[JOB] Extract the listing below in full, unchanged.

[GIVEN MATERIAL]

• • •

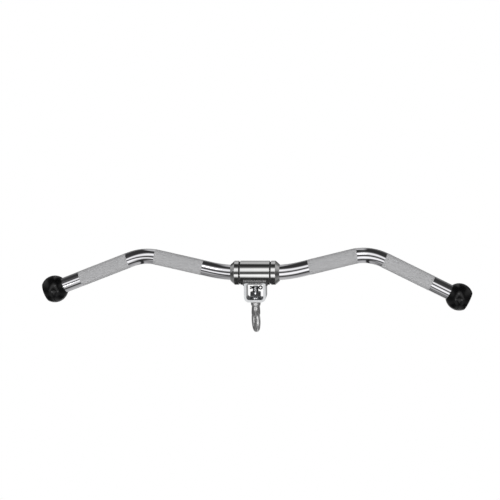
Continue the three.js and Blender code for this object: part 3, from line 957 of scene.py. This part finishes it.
def makePin():
    data = bpy.data.curves.new("split_pin", "CURVE")
    data.dimensions = "3D"
    data.bevel_depth, data.bevel_resolution, data.use_fill_caps = pin["wire"] * mm, 4, True
    spline = data.splines.new("NURBS")
    route = pinRoute()
    spline.points.add(len(route) - 1)
    for point, (x, z) in zip(spline.points, route):
        point.co = (x * mm, 0, (pin["height"] + z) * mm, 1)
    spline.order_u, spline.use_endpoint_u, spline.resolution_u = 3, True, 4
    piece = bpy.data.objects.new("split_pin", data)
    bpy.context.scene.collection.objects.link(piece)
    selectOnly(piece)
    bpy.ops.object.convert(target="MESH")
    return bpy.context.object


placed(makeNut(), "lock_nut", "swivel_eye", "swivel_nut", "zinc")
for name, slot, washer in (("nut_washer", "zinc", nutWasher),
                           ("shoulder_washer", "bronze", shoulderWasher)):
    placed(tube(**washer, steps=3), f"{name}_ring", "swivel_eye", name, slot)
placed(makePin(), "split_pin", "swivel_eye", "cotter_pin", "dark_zinc", smoothAngle=45)
print("nut, washers and pin are on")

# The bushes inside the sleeve keep their own shape
for side in arms:
    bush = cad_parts[f"sleeve_bush_{side}"]
    bush.data.materials.clear()
    bush.data.materials.append(finished["bronze"])


# Floor

floor = {"height": -950, "radius": 450, "thickness": 4, "grey": 0.5}


# Matt grey for the light that falls on it, and white to the camera
def makePaleFinish():
    material = bpy.data.materials.new("pale_floor")
    material.use_nodes = True
    nodes, links = material.node_tree.nodes, material.node_tree.links
    matt = nodes["Principled BSDF"]
    matt.inputs["Base Color"].default_value = grey(floor["grey"])
    glow = nodes.new("ShaderNodeEmission")
    ray = nodes.new("ShaderNodeLightPath")
    pick = nodes.new("ShaderNodeMixShader")
    links.new(ray.outputs["Is Camera Ray"], pick.inputs["Fac"])
    links.new(matt.outputs[0], pick.inputs[1])
    links.new(glow.outputs[0], pick.inputs[2])
    links.new(pick.outputs[0], nodes["Material Output"].inputs["Surface"])
    return material


thickness = floor["thickness"]
disc = cylinder(floor["radius"], thickness, (0, 0, floor["height"] - thickness / 2))
disc.name = "floor"
disc.data.materials.append(makePaleFinish())
disc.visible_glossy = False  # metal mirrors the surroundings in its place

• • •

[EXERCISE RESPONSE]
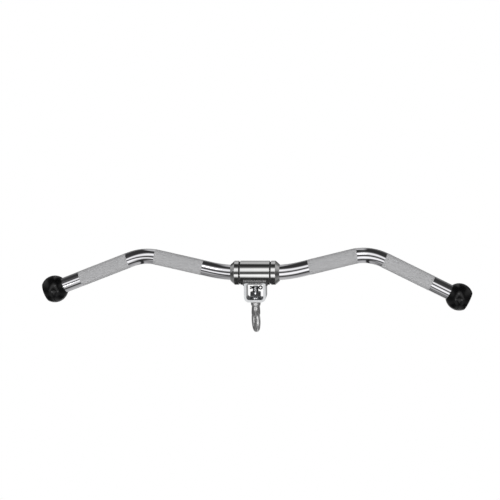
Continue the three.js and Blender code for this object: part 3, from line 957 of scene.py. This part finishes it.
def makePin():
    data = bpy.data.curves.new("split_pin", "CURVE")
    data.dimensions = "3D"
    data.bevel_depth, data.bevel_resolution, data.use_fill_caps = pin["wire"] * mm, 4, True
    spline = data.splines.new("NURBS")
    route = pinRoute()
    spline.points.add(len(route) - 1)
    for point, (x, z) in zip(spline.points, route):
        point.co = (x * mm, 0, (pin["height"] + z) * mm, 1)
    spline.order_u, spline.use_endpoint_u, spline.resolution_u = 3, True, 4
    piece = bpy.data.objects.new("split_pin", data)
    bpy.context.scene.collection.objects.link(piece)
    selectOnly(piece)
    bpy.ops.object.convert(target="MESH")
    return bpy.context.object


placed(makeNut(), "lock_nut", "swivel_eye", "swivel_nut", "zinc")
for name, slot, washer in (("nut_washer", "zinc", nutWasher),
                           ("shoulder_washer", "bronze", shoulderWasher)):
    placed(tube(**washer, steps=3), f"{name}_ring", "swivel_eye", name, slot)
placed(makePin(), "split_pin", "swivel_eye", "cotter_pin", "dark_zinc", smoothAngle=45)
print("nut, washers and pin are on")

# The bushes inside the sleeve keep their own shape
for side in arms:
    bush = cad_parts[f"sleeve_bush_{side}"]
    bush.data.materials.clear()
    bush.data.materials.append(finished["bronze"])


# Floor

floor = {"height": -950, "radius": 450, "thickness": 4, "grey": 0.5}


# Matt grey for the light that falls on it, and white to the camera
def makePaleFinish():
    material = bpy.data.materials.new("pale_floor")
    material.use_nodes = True
    nodes, links = material.node_tree.nodes, material.node_tree.links
    matt = nodes["Principled BSDF"]
    matt.inputs["Base Color"].default_value = grey(floor["grey"])
    glow = nodes.new("ShaderNodeEmission")
    ray = nodes.new("ShaderNodeLightPath")
    pick = nodes.new("ShaderNodeMixShader")
    links.new(ray.outputs["Is Camera Ray"], pick.inputs["Fac"])
    links.new(matt.outputs[0], pick.inputs[1])
    links.new(glow.outputs[0], pick.inputs[2])
    links.new(pick.outputs[0], nodes["Material Output"].inputs["Surface"])
    return material


thickness = floor["thickness"]
disc = cylinder(floor["radius"], thickness, (0, 0, floor["height"] - thickness / 2))
disc.name = "floor"
disc.data.materials.append(makePaleFinish())
disc.visible_glossy = False  # metal mirrors the surroundings in its place